From the days of Playboy to today, things have gotten so bad that there is no longer even a social consensus on the need to put up barriers to children’s access to Pornhub – witness the departure of Rabbi Solomon Friedman’s company from the state of Florida for not accepting the age verification required by a new law. Right-wingers usually say that parents should be responsible for their children, instead of calling for censorship. (I used to work for a right-wing newspaper and that was the tenor of the comments when I addressed the issue.) This is just another sign of the changing times, because by this logic it makes no sense to prohibit drugs, after all parents have to educate their children, etc. Since the pro-drug agenda was given a left-wing stamp in the 1960s, the right-wing is not adhering to it for that reason alone. (But there has been no shortage of attempts, since William F. Buckley Jr., poster boy for American conservatism, was in favor of legalizing drugs.) Even so, songs praising drugs have become normalized throughout the West, despite laws against it.

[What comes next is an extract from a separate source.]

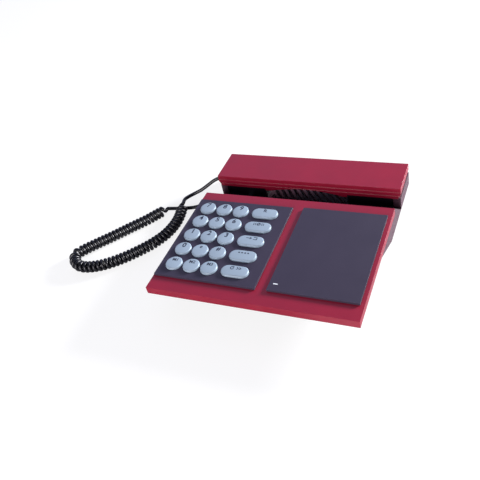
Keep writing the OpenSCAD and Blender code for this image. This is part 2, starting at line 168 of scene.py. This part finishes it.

We see that there are laws backed by popular support that are unable to be enforced. If things are already this bad, imagine without them at all. And that is precisely what libertarians want: to sacralize and export the First Amendment. Today, the monomania of Bolsonaro supporters in Brazil is “free speech,” as if the right to curse on Twitter were the national salvation, and as if we didn’t have problems like the handover of 14% of the national territory to transnational capital. And it is this mentality that is fostered by Mike Benz and his patrons. More than a mentality, it is an agenda: to get everyone to defend the freedom of drug dealers to finance propagandists and the freedom of Rabbi Solomon Friedman to make pornography available for free to minors.